= Given request =
Produce word for word the lines of the data below running from the one that has "Recreate this object" to the one that has "# side is -1", inclusive, and no others.

= Record excerpts =

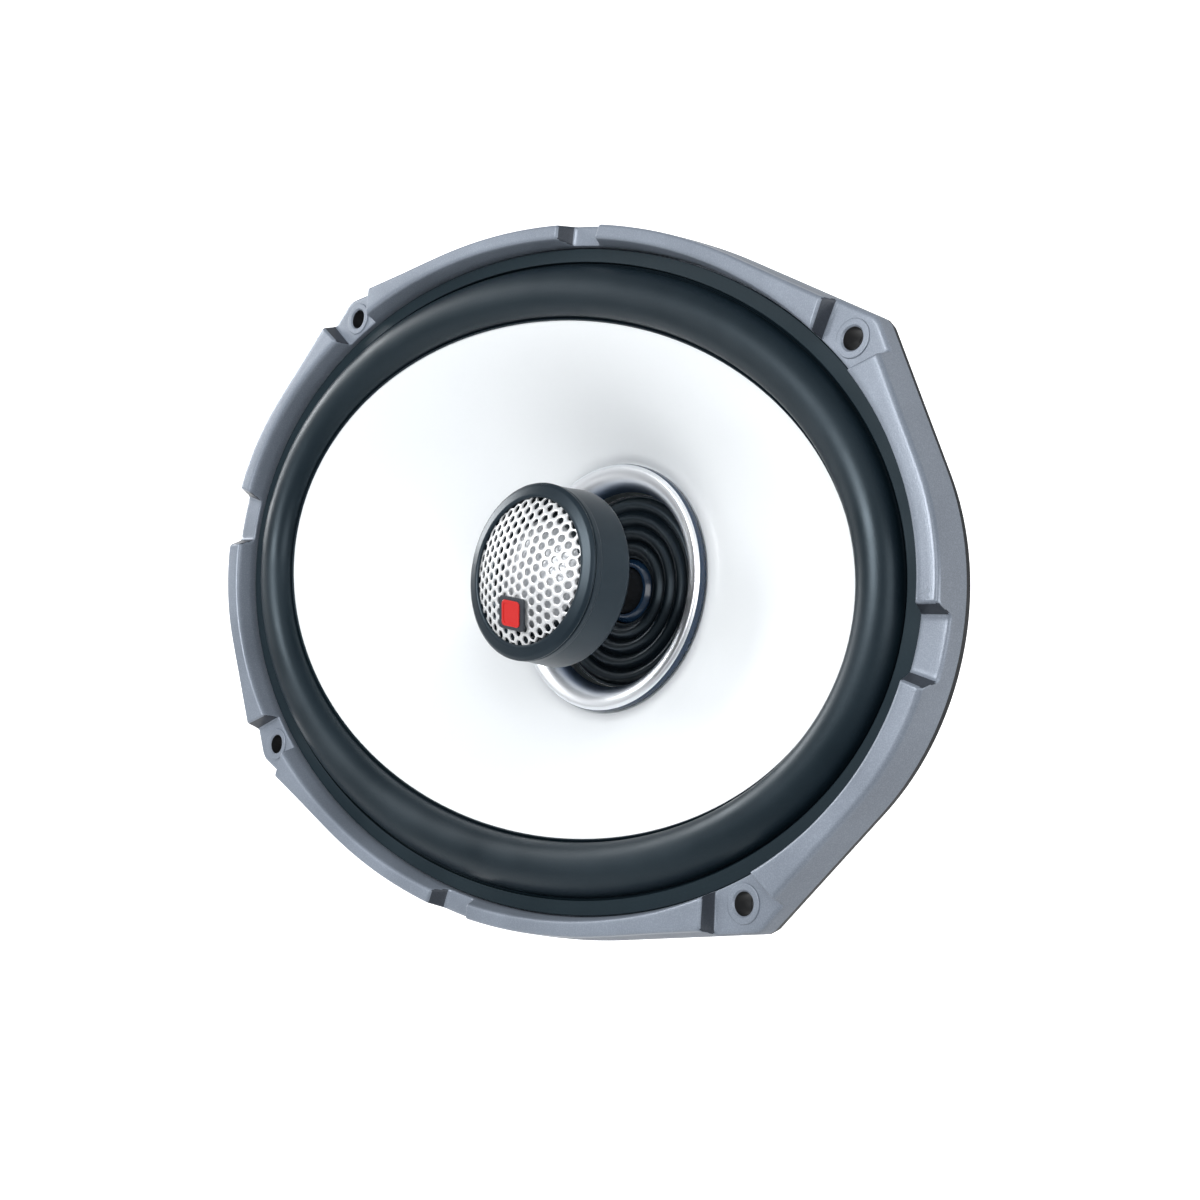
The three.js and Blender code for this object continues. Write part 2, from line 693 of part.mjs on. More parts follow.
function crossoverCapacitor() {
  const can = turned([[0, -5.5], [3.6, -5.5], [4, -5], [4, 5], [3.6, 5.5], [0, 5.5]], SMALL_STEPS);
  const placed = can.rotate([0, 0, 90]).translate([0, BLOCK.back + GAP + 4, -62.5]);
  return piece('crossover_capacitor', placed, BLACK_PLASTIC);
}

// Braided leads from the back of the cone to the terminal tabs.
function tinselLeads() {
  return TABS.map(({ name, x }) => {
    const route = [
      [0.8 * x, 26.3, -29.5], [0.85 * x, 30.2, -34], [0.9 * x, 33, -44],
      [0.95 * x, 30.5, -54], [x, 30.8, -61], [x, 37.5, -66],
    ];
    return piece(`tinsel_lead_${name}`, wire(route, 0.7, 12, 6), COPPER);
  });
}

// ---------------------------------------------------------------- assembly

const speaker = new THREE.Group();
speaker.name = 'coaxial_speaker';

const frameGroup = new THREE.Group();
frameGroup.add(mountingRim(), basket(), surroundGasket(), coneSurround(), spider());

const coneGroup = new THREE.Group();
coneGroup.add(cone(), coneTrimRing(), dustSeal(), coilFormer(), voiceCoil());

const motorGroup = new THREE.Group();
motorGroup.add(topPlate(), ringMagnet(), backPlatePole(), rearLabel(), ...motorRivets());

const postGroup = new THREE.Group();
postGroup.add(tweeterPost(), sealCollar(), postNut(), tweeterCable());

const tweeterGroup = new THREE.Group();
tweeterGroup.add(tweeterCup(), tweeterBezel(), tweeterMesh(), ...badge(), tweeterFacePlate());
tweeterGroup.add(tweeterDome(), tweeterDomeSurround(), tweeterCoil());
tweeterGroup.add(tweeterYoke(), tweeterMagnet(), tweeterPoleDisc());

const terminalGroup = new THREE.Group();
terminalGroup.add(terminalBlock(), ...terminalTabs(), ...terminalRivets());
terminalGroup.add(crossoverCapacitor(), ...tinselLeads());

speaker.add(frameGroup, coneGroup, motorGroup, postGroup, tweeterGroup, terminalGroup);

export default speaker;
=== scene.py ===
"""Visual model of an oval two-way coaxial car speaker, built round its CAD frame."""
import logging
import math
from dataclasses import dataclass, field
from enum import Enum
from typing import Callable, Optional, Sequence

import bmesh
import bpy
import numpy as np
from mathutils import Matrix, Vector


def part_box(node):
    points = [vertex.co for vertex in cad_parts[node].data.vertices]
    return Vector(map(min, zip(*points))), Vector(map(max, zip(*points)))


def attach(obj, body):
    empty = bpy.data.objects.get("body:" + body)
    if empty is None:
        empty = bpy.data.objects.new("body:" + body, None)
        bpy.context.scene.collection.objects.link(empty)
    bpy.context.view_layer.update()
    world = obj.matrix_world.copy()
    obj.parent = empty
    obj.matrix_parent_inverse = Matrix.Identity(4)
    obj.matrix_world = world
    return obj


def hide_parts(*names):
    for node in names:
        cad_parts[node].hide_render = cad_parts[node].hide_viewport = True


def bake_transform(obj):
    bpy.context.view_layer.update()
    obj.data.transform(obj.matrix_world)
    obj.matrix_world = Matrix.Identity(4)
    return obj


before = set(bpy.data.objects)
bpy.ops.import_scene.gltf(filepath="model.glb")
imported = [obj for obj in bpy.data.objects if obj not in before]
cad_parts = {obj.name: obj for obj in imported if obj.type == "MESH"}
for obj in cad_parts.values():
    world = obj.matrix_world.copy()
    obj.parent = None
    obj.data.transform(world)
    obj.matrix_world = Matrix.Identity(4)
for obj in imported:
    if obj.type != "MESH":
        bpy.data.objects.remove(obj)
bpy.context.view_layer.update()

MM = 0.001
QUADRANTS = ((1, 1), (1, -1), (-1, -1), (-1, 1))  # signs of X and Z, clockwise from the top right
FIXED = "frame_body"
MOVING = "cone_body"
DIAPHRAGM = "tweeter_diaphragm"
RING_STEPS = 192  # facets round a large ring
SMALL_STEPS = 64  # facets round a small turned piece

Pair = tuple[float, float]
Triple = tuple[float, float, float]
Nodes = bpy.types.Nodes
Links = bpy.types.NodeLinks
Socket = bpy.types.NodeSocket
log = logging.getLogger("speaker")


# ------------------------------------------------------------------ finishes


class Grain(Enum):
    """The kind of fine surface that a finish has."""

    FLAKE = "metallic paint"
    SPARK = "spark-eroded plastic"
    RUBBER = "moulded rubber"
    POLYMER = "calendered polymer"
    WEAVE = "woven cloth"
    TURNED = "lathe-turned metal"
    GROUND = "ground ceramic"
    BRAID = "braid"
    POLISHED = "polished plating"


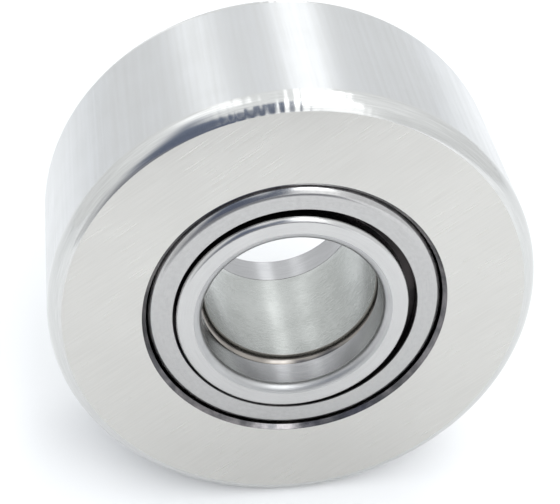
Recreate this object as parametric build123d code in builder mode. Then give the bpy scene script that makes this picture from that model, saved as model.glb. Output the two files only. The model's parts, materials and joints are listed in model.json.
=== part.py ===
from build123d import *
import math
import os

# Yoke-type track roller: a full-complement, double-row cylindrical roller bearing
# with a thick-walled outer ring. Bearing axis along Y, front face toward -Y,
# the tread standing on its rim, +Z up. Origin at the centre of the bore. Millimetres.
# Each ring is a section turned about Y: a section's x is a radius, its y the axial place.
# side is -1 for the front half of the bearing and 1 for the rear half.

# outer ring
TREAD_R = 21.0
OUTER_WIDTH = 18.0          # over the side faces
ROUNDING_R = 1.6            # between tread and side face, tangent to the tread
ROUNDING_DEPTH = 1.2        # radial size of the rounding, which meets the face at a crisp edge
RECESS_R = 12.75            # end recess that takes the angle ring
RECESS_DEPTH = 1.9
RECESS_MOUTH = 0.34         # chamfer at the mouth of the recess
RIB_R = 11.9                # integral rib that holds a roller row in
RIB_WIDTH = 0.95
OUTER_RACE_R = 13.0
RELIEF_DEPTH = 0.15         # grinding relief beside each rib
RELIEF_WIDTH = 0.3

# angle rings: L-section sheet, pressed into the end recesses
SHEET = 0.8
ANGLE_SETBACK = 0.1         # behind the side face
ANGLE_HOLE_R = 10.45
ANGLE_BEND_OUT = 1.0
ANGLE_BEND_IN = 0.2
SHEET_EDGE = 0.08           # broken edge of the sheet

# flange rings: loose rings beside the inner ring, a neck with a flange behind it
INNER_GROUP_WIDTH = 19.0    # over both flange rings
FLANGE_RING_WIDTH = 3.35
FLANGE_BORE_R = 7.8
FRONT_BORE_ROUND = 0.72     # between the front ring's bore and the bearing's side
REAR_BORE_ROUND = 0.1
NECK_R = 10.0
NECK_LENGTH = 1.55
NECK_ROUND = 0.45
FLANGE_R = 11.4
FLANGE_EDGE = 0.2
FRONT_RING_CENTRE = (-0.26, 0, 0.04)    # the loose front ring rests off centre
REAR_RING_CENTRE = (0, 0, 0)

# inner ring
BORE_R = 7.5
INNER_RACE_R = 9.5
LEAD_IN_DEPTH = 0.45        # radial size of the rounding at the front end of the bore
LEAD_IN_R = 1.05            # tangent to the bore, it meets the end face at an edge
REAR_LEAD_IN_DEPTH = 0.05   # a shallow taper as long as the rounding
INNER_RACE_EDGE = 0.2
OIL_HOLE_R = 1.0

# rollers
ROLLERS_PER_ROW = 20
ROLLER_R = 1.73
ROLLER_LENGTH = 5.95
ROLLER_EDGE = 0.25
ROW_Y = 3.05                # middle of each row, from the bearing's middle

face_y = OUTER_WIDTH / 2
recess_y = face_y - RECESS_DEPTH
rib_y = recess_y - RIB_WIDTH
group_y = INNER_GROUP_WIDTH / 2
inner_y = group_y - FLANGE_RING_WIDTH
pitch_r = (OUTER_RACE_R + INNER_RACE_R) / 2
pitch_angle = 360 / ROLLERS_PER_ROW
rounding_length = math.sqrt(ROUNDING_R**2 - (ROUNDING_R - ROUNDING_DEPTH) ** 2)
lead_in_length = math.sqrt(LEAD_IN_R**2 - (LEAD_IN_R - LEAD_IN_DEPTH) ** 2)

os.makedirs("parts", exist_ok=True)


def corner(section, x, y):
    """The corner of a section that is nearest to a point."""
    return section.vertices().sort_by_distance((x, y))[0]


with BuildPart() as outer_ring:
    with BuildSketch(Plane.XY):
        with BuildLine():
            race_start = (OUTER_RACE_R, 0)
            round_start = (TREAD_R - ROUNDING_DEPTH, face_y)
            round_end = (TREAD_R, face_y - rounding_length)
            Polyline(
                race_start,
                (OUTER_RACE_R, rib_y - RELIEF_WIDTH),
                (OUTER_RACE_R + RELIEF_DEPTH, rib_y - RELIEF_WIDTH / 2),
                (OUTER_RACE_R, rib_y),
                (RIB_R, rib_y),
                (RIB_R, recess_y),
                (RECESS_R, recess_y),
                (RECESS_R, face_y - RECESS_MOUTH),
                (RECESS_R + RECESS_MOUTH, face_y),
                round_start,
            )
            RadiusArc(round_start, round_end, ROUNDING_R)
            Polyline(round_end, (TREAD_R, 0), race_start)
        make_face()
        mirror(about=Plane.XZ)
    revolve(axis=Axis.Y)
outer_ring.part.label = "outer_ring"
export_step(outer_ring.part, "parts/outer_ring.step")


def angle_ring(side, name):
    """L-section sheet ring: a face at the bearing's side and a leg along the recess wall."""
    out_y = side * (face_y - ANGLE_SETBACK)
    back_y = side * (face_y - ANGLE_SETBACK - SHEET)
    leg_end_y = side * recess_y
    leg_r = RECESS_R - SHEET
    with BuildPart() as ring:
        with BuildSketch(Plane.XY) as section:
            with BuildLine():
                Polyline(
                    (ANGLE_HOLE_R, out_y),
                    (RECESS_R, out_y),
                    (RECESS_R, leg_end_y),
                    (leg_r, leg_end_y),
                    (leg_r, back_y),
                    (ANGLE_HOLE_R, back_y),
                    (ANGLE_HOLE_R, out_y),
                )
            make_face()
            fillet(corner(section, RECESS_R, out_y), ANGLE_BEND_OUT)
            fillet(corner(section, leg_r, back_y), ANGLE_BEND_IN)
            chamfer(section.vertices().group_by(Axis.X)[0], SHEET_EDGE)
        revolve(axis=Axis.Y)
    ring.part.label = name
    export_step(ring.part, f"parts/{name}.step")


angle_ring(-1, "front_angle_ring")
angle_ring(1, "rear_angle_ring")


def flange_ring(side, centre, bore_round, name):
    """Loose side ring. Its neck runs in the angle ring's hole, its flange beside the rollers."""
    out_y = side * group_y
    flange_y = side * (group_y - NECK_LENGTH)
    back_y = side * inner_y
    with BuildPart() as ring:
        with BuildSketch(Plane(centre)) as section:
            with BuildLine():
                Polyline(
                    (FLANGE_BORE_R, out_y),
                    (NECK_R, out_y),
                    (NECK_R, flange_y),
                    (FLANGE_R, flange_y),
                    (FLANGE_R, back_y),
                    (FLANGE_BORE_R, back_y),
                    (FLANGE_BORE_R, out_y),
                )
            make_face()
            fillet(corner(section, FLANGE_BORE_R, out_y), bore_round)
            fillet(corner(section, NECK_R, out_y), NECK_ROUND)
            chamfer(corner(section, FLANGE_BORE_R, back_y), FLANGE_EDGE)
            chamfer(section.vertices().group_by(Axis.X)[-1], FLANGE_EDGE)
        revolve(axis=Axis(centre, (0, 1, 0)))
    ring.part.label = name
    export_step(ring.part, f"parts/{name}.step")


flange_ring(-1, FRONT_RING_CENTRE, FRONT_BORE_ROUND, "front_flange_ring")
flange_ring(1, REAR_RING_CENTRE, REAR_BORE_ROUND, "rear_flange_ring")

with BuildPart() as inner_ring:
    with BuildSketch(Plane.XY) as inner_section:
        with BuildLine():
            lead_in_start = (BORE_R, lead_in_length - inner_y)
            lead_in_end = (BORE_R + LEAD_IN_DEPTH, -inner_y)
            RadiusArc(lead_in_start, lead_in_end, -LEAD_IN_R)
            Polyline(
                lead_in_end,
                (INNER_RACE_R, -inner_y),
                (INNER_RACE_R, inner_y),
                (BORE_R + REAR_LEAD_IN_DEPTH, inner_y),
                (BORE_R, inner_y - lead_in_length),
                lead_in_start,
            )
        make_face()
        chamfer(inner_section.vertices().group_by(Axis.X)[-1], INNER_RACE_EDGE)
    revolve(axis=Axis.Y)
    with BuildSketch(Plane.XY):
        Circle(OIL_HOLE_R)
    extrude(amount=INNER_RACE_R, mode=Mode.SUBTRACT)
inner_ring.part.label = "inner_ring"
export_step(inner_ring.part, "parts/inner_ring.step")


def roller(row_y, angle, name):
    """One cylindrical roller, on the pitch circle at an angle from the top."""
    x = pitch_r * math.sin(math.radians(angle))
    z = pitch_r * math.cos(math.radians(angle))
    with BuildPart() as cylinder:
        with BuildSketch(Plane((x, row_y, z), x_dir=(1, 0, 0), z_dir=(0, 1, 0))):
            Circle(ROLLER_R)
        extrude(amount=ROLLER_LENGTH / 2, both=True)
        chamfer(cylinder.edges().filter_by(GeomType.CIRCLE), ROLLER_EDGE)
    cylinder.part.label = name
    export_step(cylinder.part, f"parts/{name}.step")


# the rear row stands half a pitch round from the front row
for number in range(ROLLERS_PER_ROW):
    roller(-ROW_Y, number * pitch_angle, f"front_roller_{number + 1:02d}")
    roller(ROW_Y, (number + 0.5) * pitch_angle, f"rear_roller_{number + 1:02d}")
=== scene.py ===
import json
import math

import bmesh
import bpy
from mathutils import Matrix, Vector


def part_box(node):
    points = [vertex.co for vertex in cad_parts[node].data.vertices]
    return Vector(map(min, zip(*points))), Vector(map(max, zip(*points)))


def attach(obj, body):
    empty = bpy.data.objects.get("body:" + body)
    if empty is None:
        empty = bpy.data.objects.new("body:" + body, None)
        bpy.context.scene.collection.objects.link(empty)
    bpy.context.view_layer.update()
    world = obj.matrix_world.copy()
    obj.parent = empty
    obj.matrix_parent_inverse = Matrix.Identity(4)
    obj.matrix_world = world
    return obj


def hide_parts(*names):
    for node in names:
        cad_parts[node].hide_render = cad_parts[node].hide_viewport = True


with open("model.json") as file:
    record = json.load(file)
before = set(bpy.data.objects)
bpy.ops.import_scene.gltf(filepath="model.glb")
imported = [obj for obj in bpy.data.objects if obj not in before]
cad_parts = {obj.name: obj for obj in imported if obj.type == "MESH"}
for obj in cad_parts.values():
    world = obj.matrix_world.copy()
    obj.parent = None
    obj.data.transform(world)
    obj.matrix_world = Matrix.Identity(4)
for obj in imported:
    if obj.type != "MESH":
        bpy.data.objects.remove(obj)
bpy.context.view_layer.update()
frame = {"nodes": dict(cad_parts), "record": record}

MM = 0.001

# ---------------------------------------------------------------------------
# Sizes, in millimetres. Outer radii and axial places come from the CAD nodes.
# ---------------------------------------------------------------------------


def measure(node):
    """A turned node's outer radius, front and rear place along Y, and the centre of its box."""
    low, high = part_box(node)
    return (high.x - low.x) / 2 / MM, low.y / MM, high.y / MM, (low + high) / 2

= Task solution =
Recreate this object as parametric build123d code in builder mode. Then give the bpy scene script that makes this picture from that model, saved as model.glb. Output the two files only. The model's parts, materials and joints are listed in model.json.
=== part.py ===
from build123d import *
import math
import os

# Yoke-type track roller: a full-complement, double-row cylindrical roller bearing
# with a thick-walled outer ring. Bearing axis along Y, front face toward -Y,
# the tread standing on its rim, +Z up. Origin at the centre of the bore. Millimetres.
# Each ring is a section turned about Y: a section's x is a radius, its y the axial place.
# side is -1 for the front half of the bearing and 1 for the rear half.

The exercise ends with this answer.